#### [Stated task]
Please give back word for word the lines below, from the first one through the one with "for node in".

#### [Information provided]
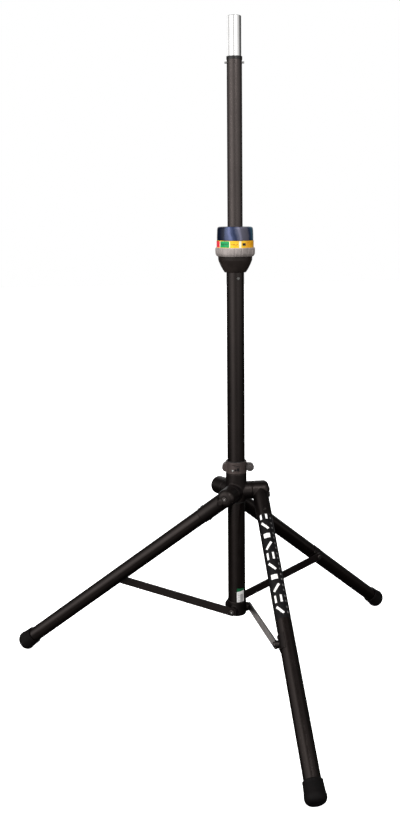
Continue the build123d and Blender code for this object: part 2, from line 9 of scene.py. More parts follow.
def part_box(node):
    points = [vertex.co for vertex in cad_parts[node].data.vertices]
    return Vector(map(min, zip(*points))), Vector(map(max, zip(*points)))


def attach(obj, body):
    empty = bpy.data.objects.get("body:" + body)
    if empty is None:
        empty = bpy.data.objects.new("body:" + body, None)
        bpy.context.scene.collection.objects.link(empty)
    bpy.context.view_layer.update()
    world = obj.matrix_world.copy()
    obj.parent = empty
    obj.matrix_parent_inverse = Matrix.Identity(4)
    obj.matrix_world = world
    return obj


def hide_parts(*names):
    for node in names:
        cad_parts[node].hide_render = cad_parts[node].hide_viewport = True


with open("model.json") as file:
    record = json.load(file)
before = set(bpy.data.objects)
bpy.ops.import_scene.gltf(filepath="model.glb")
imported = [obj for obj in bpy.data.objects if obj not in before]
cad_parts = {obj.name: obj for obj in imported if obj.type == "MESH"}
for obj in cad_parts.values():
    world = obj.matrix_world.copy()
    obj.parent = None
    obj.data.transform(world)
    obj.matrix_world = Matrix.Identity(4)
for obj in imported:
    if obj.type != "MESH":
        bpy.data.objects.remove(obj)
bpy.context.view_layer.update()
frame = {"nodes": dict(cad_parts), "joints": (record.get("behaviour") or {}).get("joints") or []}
nodes = frame["nodes"]
joints = {joint["name"]: joint for joint in frame["joints"]}

MM = 0.001

# --- where things are, read from the frame ------------------------------------------------
MAST_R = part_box("lower_mast_tube")[1].x
UPPER_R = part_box("upper_mast_tube")[1].x
LEG_R = 18.75 * MM
LEG_ANGLE = math.radians(37.8)
LEG_LENGTH = 761 * MM
LEG_AZIMUTHS = {1: -90, 2: 30, 3: 150}
VIEW_AZIMUTH = -99.5        # from the mast towards the camera, degrees

UP = Vector((0, 0, 1))


def polar(azimuth, radius=1.0, z=0.0):
    """A point at this azimuth in degrees about the mast's axis."""
    a = math.radians(azimuth)
    return Vector((radius * math.cos(a), radius * math.sin(a), z))


class Leg:
    """One leg's own axes at rest: outward, sideways, along the tube and across its top."""

    def __init__(self, number):
        azimuth = LEG_AZIMUTHS[number]
        self.outward = polar(azimuth)
        self.side = polar(azimuth + 90)
        self.pivot = Vector(joints[f"leg_{number}_fold"]["pos_m"])
        self.along = self.outward * math.cos(LEG_ANGLE) - UP * math.sin(LEG_ANGLE)
        self.top = self.outward * math.sin(LEG_ANGLE) + UP * math.cos(LEG_ANGLE)

    def surface(self, distance, angle, radius):
        """A point on the tube; the angle runs from its top towards its side, in radians."""
        across = self.top * math.cos(angle) + self.side * math.sin(angle)
        return self.pivot + self.along * distance + across * radius


LEGS = {number: Leg(number) for number in LEG_AZIMUTHS}

# --- materials ----------------------------------------------------------------------------


NOISE_LOW, NOISE_HIGH = 0.3, 0.7        # most of a noise texture lies between these


class Shader:
    """A Principled material with a few helpers for procedural detail."""

    def __init__(self, name, **sockets):
        self.material = bpy.data.materials.new(name)
        self.material.use_nodes = True
        self.tree = self.material.node_tree
        self.bsdf = self.tree.nodes["Principled BSDF"]
        self.coords = self.tree.nodes.new("ShaderNodeTexCoord").outputs["Object"]
        for socket, value in sockets.items():
            self.bsdf.inputs[socket.replace("_", " ")].default_value = value

    def node(self, kind, **values):
        made = self.tree.nodes.new(kind)
        for key, value in values.items():
            setattr(made, key, value)
        return made

    def link(self, source, target):
        self.tree.links.new(source, target)

    def noise(self, scale, detail=3.0, roughness=0.5, stretch=None):
        """Noise in metres: scale is cycles per metre, and stretch multiplies each axis."""
        texture = self.node("ShaderNodeTexNoise")
        texture.inputs["Scale"].default_value = scale
        texture.inputs["Detail"].default_value = detail
        texture.inputs["Roughness"].default_value = roughness
        source = self.coords
        if stretch:
            mapping = self.node("ShaderNodeMapping")
            mapping.inputs["Scale"].default_value = stretch
            self.link(source, mapping.inputs["Vector"])
            source = mapping.outputs["Vector"]
        self.link(source, texture.inputs["Vector"])
        return texture.outputs["Fac"]

    def ramp(self, factor, stops):
        """Colours along a factor; stops is a list of (position, colour)."""
        ramp = self.node("ShaderNodeValToRGB")
        ramp.color_ramp.interpolation = "EASE"
        elements = ramp.color_ramp.elements
        while len(elements) < len(stops):
            elements.new(0.5)
        for element, (position, colour) in zip(elements, stops):
            element.position = position
            element.color = (*colour, 1.0)
        self.link(factor, ramp.inputs["Fac"])
        return ramp.outputs["Color"]

    def mottle(self, scale, detail, dark, light):
        """Soft patches between two tones."""
        return self.ramp(self.noise(scale, detail), [(NOISE_LOW, dark), (NOISE_HIGH, light)])

    def mix(self, factor, first, second):
        """Mix two colour outputs by a factor output."""
        mix = self.node("ShaderNodeMix", data_type="RGBA")
        self.link(factor, mix.inputs["Factor"])
        self.link(first, mix.inputs["A"])
        self.link(second, mix.inputs["B"])
        return mix.outputs["Result"]

    def spread(self, factor, low, high):
        """Map a noise factor to a range of values."""
        spread = self.node("ShaderNodeMapRange")
        spread.inputs["From Min"].default_value = NOISE_LOW
        spread.inputs["From Max"].default_value = NOISE_HIGH
        spread.inputs["To Min"].default_value = low
        spread.inputs["To Max"].default_value = high
        self.link(factor, spread.inputs["Value"])
        return spread.outputs["Result"]

    def colour(self, output):
        self.link(output, self.bsdf.inputs["Base Color"])

    def rough(self, factor, low, high):
        self.link(self.spread(factor, low, high), self.bsdf.inputs["Roughness"])

    def bumps(self, *layers):
        """Stack bump layers, each (height output, height in metres, strength)."""
        normal = None
        for height, distance, strength in layers:
            bump = self.node("ShaderNodeBump")
            bump.inputs["Distance"].default_value = distance
            bump.inputs["Strength"].default_value = strength
            self.link(height, bump.inputs["Height"])
            if normal:
                self.link(normal, bump.inputs["Normal"])
            normal = bump.outputs["Normal"]
        self.link(normal, self.bsdf.inputs["Normal"])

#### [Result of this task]
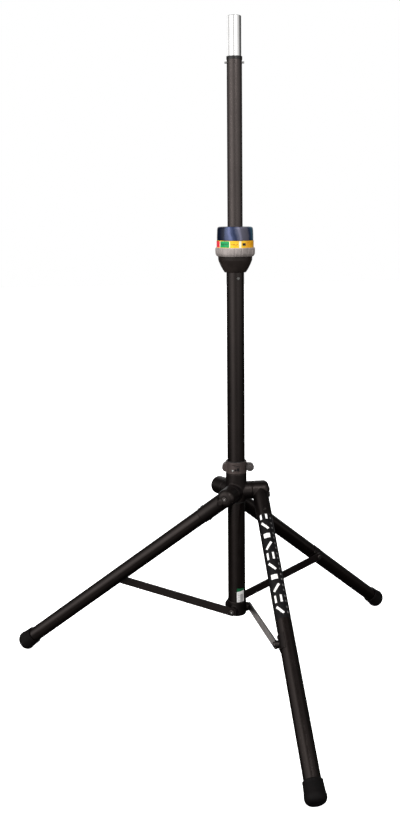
Continue the build123d and Blender code for this object: part 2, from line 9 of scene.py. More parts follow.
def part_box(node):
    points = [vertex.co for vertex in cad_parts[node].data.vertices]
    return Vector(map(min, zip(*points))), Vector(map(max, zip(*points)))


def attach(obj, body):
    empty = bpy.data.objects.get("body:" + body)
    if empty is None:
        empty = bpy.data.objects.new("body:" + body, None)
        bpy.context.scene.collection.objects.link(empty)
    bpy.context.view_layer.update()
    world = obj.matrix_world.copy()
    obj.parent = empty
    obj.matrix_parent_inverse = Matrix.Identity(4)
    obj.matrix_world = world
    return obj


def hide_parts(*names):
    for node in names:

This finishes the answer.